Theoretical study of chemisorption of hydrogen atoms on (5, 5) silicon carbide nanotubes with and without Stone-Wales defects

Abstract

The adsorption of one hydrogen atom on the surface of (5, 5) single-walled silicon carbide nanotube (SiCNT) and (5, 5) SiCNTs with two types of Stone-Wales defects (labeled as SW1 and SW2) has been investigated employing density functional theory. The reaction energy values for the hydrogenation at various sites were obtained at the UB3LYP/6-31G∗ level. It is shown that hydrogen can chemically adsorb on carbon sites or silicon sites on pristine (5, 5) SiCNT, with the reaction energies ranging from −34.7 to −36.6kcal/mol.

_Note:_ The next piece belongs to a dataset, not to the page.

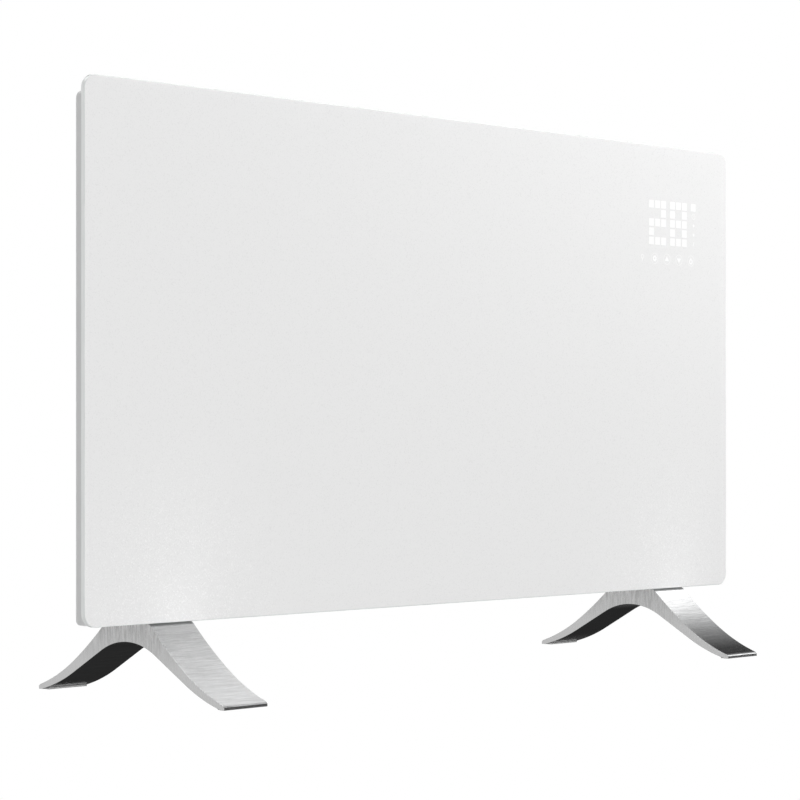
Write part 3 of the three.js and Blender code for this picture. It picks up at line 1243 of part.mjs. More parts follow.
function mainSwitchHousing() {
  const bezelX = rimOuterX + SEAT_GAP;
  const bezel = extruded('x', rectangle(
    [switchMiddleY, switchMiddleZ], SWITCH_BEZEL_WIDTH, SWITCH_BEZEL_HEIGHT, SWITCH_BEZEL_RADIUS, 3,
  ), bezelX, bezelX + SWITCH_BEZEL_THICKNESS);
  const body = block(
    [rimOuterX - SWITCH_BODY_DEPTH, switchMiddleY - SWITCH_BODY_WIDTH / 2,
      switchMiddleZ - SWITCH_BODY_HEIGHT / 2],
    [bezelX + SWITCH_BEZEL_THICKNESS / 2, switchMiddleY + SWITCH_BODY_WIDTH / 2,
      switchMiddleZ + SWITCH_BODY_HEIGHT / 2],
  );
  const pocketHalf = rockerHalfWidth + SEAT_GAP;
  const pocket = block(
    [rockerPivotX - rockerSweep / 2 - ROCKER_SKIRT, switchMiddleY - pocketHalf,
      switchMiddleZ - rockerSweep],
    [rockerPivotX + SWITCH_BODY_DEPTH, switchMiddleY + pocketHalf, switchMiddleZ + rockerSweep],
  );
  const pinReach = rockerHalfWidth + ROCKER_PIN_LENGTH + SEAT_GAP;
  const pinHoles = rod(
    'y', ROCKER_PIN_RADIUS + SEAT_GAP, switchMiddleY - pinReach, switchMiddleY + pinReach,
    [rockerPivotX, switchMiddleZ], 14);
  return bezel.add(body).subtract(pocket).subtract(pinHoles);
}

// The rocker is built about its pivot, in the middle of its throw.
function mainSwitchRocker() {
  const shape = new THREE.Shape();
  shape.moveTo(ROCKER_FACE, -ROCKER_HALF_HEIGHT);
  shape.quadraticCurveTo(ROCKER_FACE - 2 * ROCKER_DISH, 0, ROCKER_FACE, ROCKER_HALF_HEIGHT);
  shape.lineTo(0, ROCKER_HALF_HEIGHT);
  shape.quadraticCurveTo(-2 * ROCKER_SKIRT, 0, 0, -ROCKER_HALF_HEIGHT);
  const width = rockerHalfWidth;
  const pin = width + ROCKER_PIN_LENGTH;
  return extruded('y', new THREE.Shape(shape.getPoints(8)), -width, width)
    .add(rod('y', ROCKER_PIN_RADIUS, -pin, pin, [0, 0], 14));
}

function addSwitches() {
  place(heater, 'tip_switch_housing', tipSwitchHousing(), whitePlastic);
  const pendulumPlace = [tipMiddleX, tipPivotY, tipPivotZ];
  place(heater, 'tip_switch_pendulum', tipSwitchPendulum(), zincSteel, pendulumPlace);
  place(heater, 'main_switch_housing', mainSwitchHousing(), darkPlastic);
  const rockerPlace = [rockerPivotX, switchMiddleY, switchMiddleZ];
  const rocker = place(heater, 'main_switch_rocker', mainSwitchRocker(), darkPlastic, rockerPlace);
  rocker.rotation.y = ROCKER_THROW / 2 * degrees;
}

// ---------------------------------------------------------------- gland, hook plates and leads

// A bush whose two flanges trap the rear wall; it is built about the outer face of the wall.
function cableGland() {
  const outer = SEAT_GAP + GLAND_FLANGE_THICKNESS;
  const inner = -SHEET - SEAT_GAP;
  return turned('y', [
    [GLAND_BORE_RADIUS, inner - GLAND_INNER_LENGTH],
    [GLAND_NECK_RADIUS, inner - GLAND_INNER_LENGTH],
    [GLAND_NECK_RADIUS, inner - GLAND_FLANGE_THICKNESS],
    [GLAND_FLANGE_RADIUS, inner - GLAND_FLANGE_THICKNESS],
    [GLAND_FLANGE_RADIUS, inner],
    [GLAND_NECK_RADIUS, inner],
    [GLAND_NECK_RADIUS, SEAT_GAP],
    [GLAND_FLANGE_RADIUS, SEAT_GAP],
    [GLAND_FLANGE_RADIUS - 1, outer],
    [GLAND_BORE_RADIUS, outer],
    [GLAND_BORE_RADIUS, inner - GLAND_INNER_LENGTH],
  ], 16);
}

// A plate behind the rear wall with a keyhole: a round mouth below and a slot above it.
function hookPlate() {
  const back = -SHEET - SEAT_GAP;
  const shape = rectangle([0, 0], HOOK_PLATE_SIZE, HOOK_PLATE_SIZE, 3, 3);
  const mouthZ = -KEYHOLE_SLOT_LENGTH / 2;
  const slotTop = mouthZ + KEYHOLE_SLOT_LENGTH + KEYHOLE_SLOT_WIDTH / 2;
  const slot = rectangle(
    [0, (mouthZ + slotTop) / 2], KEYHOLE_SLOT_WIDTH, slotTop - mouthZ, KEYHOLE_SLOT_WIDTH / 2 - 0.01, 4);
  const reach = [back - HOOK_PLATE_THICKNESS - 1, back + 1];
  return extruded('y', shape, back - HOOK_PLATE_THICKNESS, back)
    .subtract(rod('y', KEYHOLE_RADIUS, ...reach, [0, mouthZ], 20))
    .subtract(extruded('y', slot, ...reach));
}

function addFittings() {
  const [glandX, glandZ] = glandPlace;
  place(heater, 'cable_gland', cableGland(), darkPlastic, [glandX, wallOuterY, glandZ]);
  hookPlaces.forEach(([x, z], i) => {
    const name = `hook_plate_${['left', 'right'][i]}`;
    place(heater, name, hookPlate(), zincSteel, [x, wallOuterY, z]);
  });
}

function addLeads() {
  const pinEnd = ROD_END + ROD_PIN_LENGTH + SEAT_GAP;
  const rightX = elementRightX + pinEnd;
  const leftX = elementLeftX - pinEnd;
  const y = elementAxisY;
  const straight = 4 * LEAD_RADIUS;
  const entryX = boxLeftX - SEAT_GAP;
  elementHeights.forEach((z, i) => {
    const entryZ = leadEntryHeights[i];
    const route = [
      [rightX, y, z],
      [rightX + straight, y, z],
      [(rightX + entryX) / 2, y, (z + entryZ) / 2],
      [entryX - straight, y, entryZ],
      [entryX, y, entryZ],
    ];
    place(heater, `element_lead_${['lower', 'upper'][i]}`, lead(route), redLead);
  });
  const [lowZ, highZ] = elementHeights;
  const bow = ELEMENT_PITCH / 3;
  const link = [
    [leftX, y, lowZ],
    [leftX - straight, y, lowZ],
    [leftX - bow, y, lowZ + bow],
    [leftX - bow, y, highZ - bow],
    [leftX - straight, y, highZ],
    [leftX, y, highZ],
  ];
  place(heater, 'element_link', lead(link), redLead);
}

addBody();
addFeet();
addElements();
addControls();
addDisplay();
addSwitches();
addFittings();
addLeads();

export default heater;
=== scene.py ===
"""Looks of a glass-front panel convector heater on two arched metal feet.

Metres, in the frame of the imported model: X across the front, Y from the glass to the
wall, Z up, with the origin on the floor under the middle of the heater.
"""
import json
import math

import bmesh
import bpy
from mathutils import Matrix, Vector
from mathutils.geometry import tessellate_polygon


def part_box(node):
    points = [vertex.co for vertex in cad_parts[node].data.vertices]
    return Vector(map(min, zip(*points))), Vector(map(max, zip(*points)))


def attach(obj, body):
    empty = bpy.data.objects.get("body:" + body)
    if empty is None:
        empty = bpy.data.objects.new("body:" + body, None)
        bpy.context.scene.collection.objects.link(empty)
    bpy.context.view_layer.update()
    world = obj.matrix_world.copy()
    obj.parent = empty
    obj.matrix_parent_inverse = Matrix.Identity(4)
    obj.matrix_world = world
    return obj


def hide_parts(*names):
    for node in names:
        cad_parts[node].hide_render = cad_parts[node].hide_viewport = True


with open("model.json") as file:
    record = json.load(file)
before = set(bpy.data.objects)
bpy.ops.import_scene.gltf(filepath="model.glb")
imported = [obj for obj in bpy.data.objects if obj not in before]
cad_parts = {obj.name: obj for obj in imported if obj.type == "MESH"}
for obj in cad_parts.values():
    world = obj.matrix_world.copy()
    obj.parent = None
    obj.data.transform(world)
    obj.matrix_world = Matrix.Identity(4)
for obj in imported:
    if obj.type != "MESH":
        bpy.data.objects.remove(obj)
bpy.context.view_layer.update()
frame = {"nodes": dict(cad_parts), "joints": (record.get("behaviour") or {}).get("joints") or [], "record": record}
glass_low, glass_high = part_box("front_glass")

MM = 0.001


def mm(*lengths):
    return tuple(length * MM for length in lengths)


# -------- camera

PICTURE_SIDE = 800  # pixels
FOCAL_LENGTH = 2504.254  # pixels
HORIZON_ROW = 431.871  # pixels from the top
SENSOR_WIDTH = 36  # millimetres
CAMERA_PLACE = (-1.693159, -1.67471, 0.22768)
CAMERA_TURN = 44.803  # degrees to the right of straight at the glass


def add_object(name, data):
    thing = bpy.data.objects.new(name, data)
    bpy.context.scene.collection.objects.link(thing)
    return thing


def add_camera():
    data = bpy.data.cameras.new("camera")
    data.sensor_width = SENSOR_WIDTH
    data.lens = SENSOR_WIDTH * FOCAL_LENGTH / PICTURE_SIDE
    data.shift_y = HORIZON_ROW / PICTURE_SIDE - 0.5
    camera = add_object("camera", data)
    camera.location = CAMERA_PLACE
    camera.rotation_euler = (math.radians(90), 0, math.radians(-CAMERA_TURN))
    bpy.context.scene.camera = camera


# -------- outlines

TINY = 1e-7
LEAST_RADIUS = 1e-5
SHARPEST_MITRE = 0.4
MOST_OF_EDGE = 0.45  # of an edge that a softened corner may take


def lerp(low, high, share):
    return low + (high - low) * share


def curve(start, corner, end, steps=12):
    """Points of a quadratic curve, without its start."""
    shares = [i / steps for i in range(1, steps + 1)]
    return [start * (1 - t) ** 2 + corner * 2 * t * (1 - t) + end * t * t for t in shares]


def polar(angle, radius):
    return Vector((math.cos(angle), math.sin(angle))) * radius


def rectangle(middle, width, height, radius, steps=8):
    """A rounded rectangle, counter-clockwise."""
    corners = ((1, -1, -90), (1, 1, 0), (-1, 1, 90), (-1, -1, 180))
    points = []
    for side_u, side_v, first in corners:
        centre = Vector((side_u * (width / 2 - radius), side_v * (height / 2 - radius)))
        points += [centre + polar(math.radians(first + 90 * i / steps), radius)
                   for i in range(steps + 1)]
    apart = [point for i, point in enumerate(points) if (point - points[i - 1]).length > TINY]
    return [Vector(middle) + point for point in apart]


def circle(middle, radius, steps=48):
    return [Vector(middle) + polar(2 * math.pi * i / steps, radius) for i in range(steps)]


def turning(points, counter_clockwise):
    pairs = zip(points, points[1:] + points[:1])
    area = sum(a.x * b.y - b.x * a.y for a, b in pairs)
    return list(points) if (area > 0) == counter_clockwise else list(reversed(points))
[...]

The introduction of a SW defect on the (5, 5) SiCNT shows an enhanced interaction of hydrogen with the defective SiCNTs compared to that with the pristine SiCNT. The computed reaction energies range from −39.9 to −67.9kcal/mol for (5, 5) SW1 and from −33.6 to −69.8kcal/mol for (5, 5) SW2 SiCNTs. Furthermore, the adsorption of two hydrogen atoms has also been explored. It is found that the system is more energetically favorable for both perfect and SW defective (5, 5) SiCNTs. The electronic properties analysis indicates that single hydrogen atom chemisorption can reduce the HOMO-LUMO gap of corresponding nanotubes, but not for double hydrogen chemisorbed SW defective nanotube.